Melissa Kjolsing

Q&E: Learning to Celebrate Wins, Big and Small

Friday, March 25, 2022

Melissa Kjolsing has seen firsthand how a business can grow hundreds of times.

As the former director of MN Cup, the nation’s largest statewide startup competition, Kjolsing was instrumental in helping businesses grow from small ideas to ones with big aspirations.

Since leaving MN Cup in 2017, Kjolsing has worked for several small businesses, including as the CEO and co-founder of Recovree (a MN Cup division winner) and now as the chief growth officer at Reema Health.

Kjolsing spoke to the Carlson School about how MN Cup has shaped her career, the best entrepreneurial advice she’s been given, and what traits she sees in successful entrepreneurs.

How did your experience with MN Cup shape your career path?

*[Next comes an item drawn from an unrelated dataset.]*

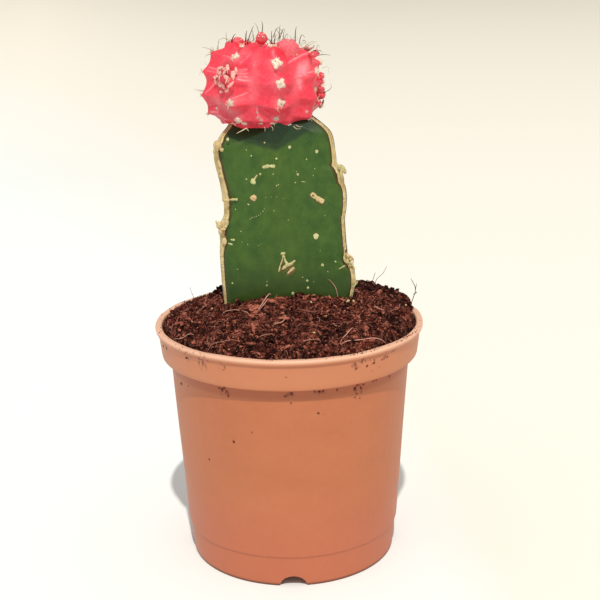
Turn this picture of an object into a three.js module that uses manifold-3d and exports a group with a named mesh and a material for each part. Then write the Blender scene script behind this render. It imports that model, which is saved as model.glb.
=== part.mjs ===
// A potted moon cactus: a red ribbed head grafted on a green three-winged stem, which stands in coir potting
// mix in a round plastic nursery pot. Millimetres, +Z up. The origin is the middle of the pot's foot, on the
// surface that the pot stands on. The front, where one flat face of the stem shows, looks along -Y.
import * as THREE from "three";
import { mergeVertices } from "three/addons/utils/BufferGeometryUtils.js";
import Module from "manifold-3d";

const wasm = await Module();
wasm.setup();

const clearance = 0.35; // free space between two pieces that touch on the real plant
const degree = Math.PI / 180;

// Pot: a thin moulded pot of the 9 cm size
const potHeight = 81;
const rimRadius = 45;
const footRadius = 34.8;
const potWall = 1.2;
const potFacets = 52;
const footBand = { height: 10.5, radius: 35.7, step: 0.5 };
const collar = { bottom: 70.4, radiusLow: 43.1, radiusHigh: 43.9, bodyRadius: 40.2 };
const rimBead = { height: 1.7, rounding: 0.4 };
const floorPlate = { underside: 3.9, thickness: 1.2 };
const footNotch = { width: 9.2, height: 3.6, count: 4 };
const drainHoles = { radius: 3.5, ringRadius: 24, middleRadius: 4.5 };

// Potting mix: level with the rim at its edge, heaped round the stem and at the back right
const soilEdge = 79.4;
const soilMound = { y: -3, rise: 12, radius: 41, width: 1.18 };
const soilHeaps = [
  { x: 30, y: 17, rise: 3, spread: 12 },
  { x: 24, y: -9, rise: 2.2, spread: 4.5 },
];
const soilRollOff = { from: 40.2, to: 42.3 };
const soilRings = 16;
const crumbRelief = { size: 2.6, height: 1.3 };
const crumbs = { count: 76, smallest: 0.9, largest: 2.1, flatness: 0.75, reach: 40 };
const strands = { count: 12, shortest: 9, longest: 16.5, thickness: 0.55, steps: 5 };
const strandPlaces = { near: 25, far: 35, reach: 39.5, wander: 1.6, bend: 0.35, lift: 0.35, sink: 0.8 };

// Strands that stand up from the mix: where they are rooted, where they end, and how they bend between
const upStrands = [
  { root: [40.2, 3.5, 82], tip: [41.4, 5, 93.5], bend: [1.4, 0, 0] },
  { root: [28.6, 21, 84], tip: [30.2, 22, 91], bend: [-0.4, 0, 0] },
  { root: [30.4, 19, 84], tip: [34, 20, 93], bend: [1.2, 0, -1] },
  { root: [-31, 14, 80], tip: [-34.5, 16, 88], bend: [-0.6, 0, 1] },
];

// Stem: three wings round a leaning axis. Each wing's outline is a list of [height, reach from the axis].
const stemAxis = [
  [56, 1.2],
  [90, 0.3],
  [118, -1.0],
  [140, -4.0],
  [151, -5.9],
];
const stemSetBack = 3;
const stemLevels = { foot: 60, soil: 84, top: 150.5, coarse: 6, fine: 2.6 };
const stemFaceDistance = 12.4; // from the axis to the middle of each flat face
const wingShape = { tipHalf: 1.9, fullReach: 24.5, hollow: 1.15, taper: 1, steps: 4 };
const wings = [
  {
    side: "left",
    turn: 210,
    outline: [
      [60, 15], [72, 23], [90, 23.9], [104, 24.1], [114.5, 23.7], [118.5, 21.7], [125, 21.2],
      [134, 21.7], [139.5, 21.4], [142.5, 19], [146.4, 14.2], [150.5, 10.5],
    ],
    nodes: [115.5, 141],
  },
  {
    side: "right",
    turn: 330,
    outline: [
      [60, 15], [72, 22.6], [90, 23.4], [96, 24.7], [100.5, 24.2], [105, 21.8], [115, 21.5],
      [120, 22.6], [127, 23.4], [132, 23.4], [134.5, 22], [142.2, 21.8], [145, 20.8], [148.9, 16],
      [150.5, 13.2],
    ],
    nodes: [102, 131.5],
  },
  {
    side: "back",
    turn: 90,
    outline: [
      [60, 14], [72, 22], [88, 23.4], [101, 24.2], [108, 22.6], [112, 21.9], [121, 23], [130, 23.2],
      [135, 21.8], [141, 21.9], [145, 19.5], [150.5, 12],
    ],
    nodes: [107, 136.5],
  },
];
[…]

It’s completely changed my career. It was a job that I went to, was so excited by it, and I became consumed with it in a very positive way. I never felt tired or burned out or felt like the work was heavy. While working there, you learn and are exposed to entrepreneurs, startups, and different ways of thinking that activated another part of my brain, heart, and soul. That energy that I got from doing that work was so significant. It ended up taking me down a path of wanting to work with startups. So, what I learned from MN Cup has infiltrated my life in many, many ways.

Through your experiences working with different entrepreneurs, are there habits or traits that you think make entrepreneurs successful?

I see a lot of success in the entrepreneurs that recognize early on that you cannot do it alone. Building a business requires a number of people to take an idea to innovation.

Also, I'm a very Type-A person. I hate being a perfectionist, but it shows up in different ways in my life at different times. The mantra of “progress over perfection” is really important. As an entrepreneur and as someone working at a startup, you're trying to hit milestones and you're trying to be in a different place than you were yesterday, last week, a month ago, last quarter, and whatever it might be. So, that progress and that momentum are really important.

What is the best advice you've ever been given?

Obviously, it kind of hits you over the head, when you hear it, but as a founder and working at a startup, I think that people need to start something at a scale at which a solution can be brought to life. 

For most entrepreneurs, they will not reach that mega success or hit a massive home run. I think the more that we can celebrate these hits, and small wins, the better our community and even our entrepreneurs will be. If you're good at something, get really good at that specific thing. Then, find a way to leverage that in whatever way you can. Don’t try to be everything to everybody, because resources are the most meaningful for some to an entrepreneur, whether it be time or money. There is a finite amount of hours in the day and really being concentrated and focused with that time.

If you were talking to Carlson School students or aspiring entrepreneurs, what advice would you give them?

You don't have to have a huge idea or something incredibly grand to start something. I think the more that you can practice starting, and building, that’s great. It's a muscle that you will get better at flexing over time. So just try and attempt to create and bring something to life. That way you can see what that process looks like. The more that you do that, the more comfortable you become. Then, when a potentially large opportunity is presented to you, don't have fear inhibiting you because you have been there before, even if it was on a much smaller scale.

Questions & Entrepreneurs, or Q&E, features entrepreneurial Carlson School alumni, students, faculty, staff, and friends. They will share successes, challenges, and insights about their journey of bringing ideas to reality, whether through new companies, new ways of thinking, or solving new problems.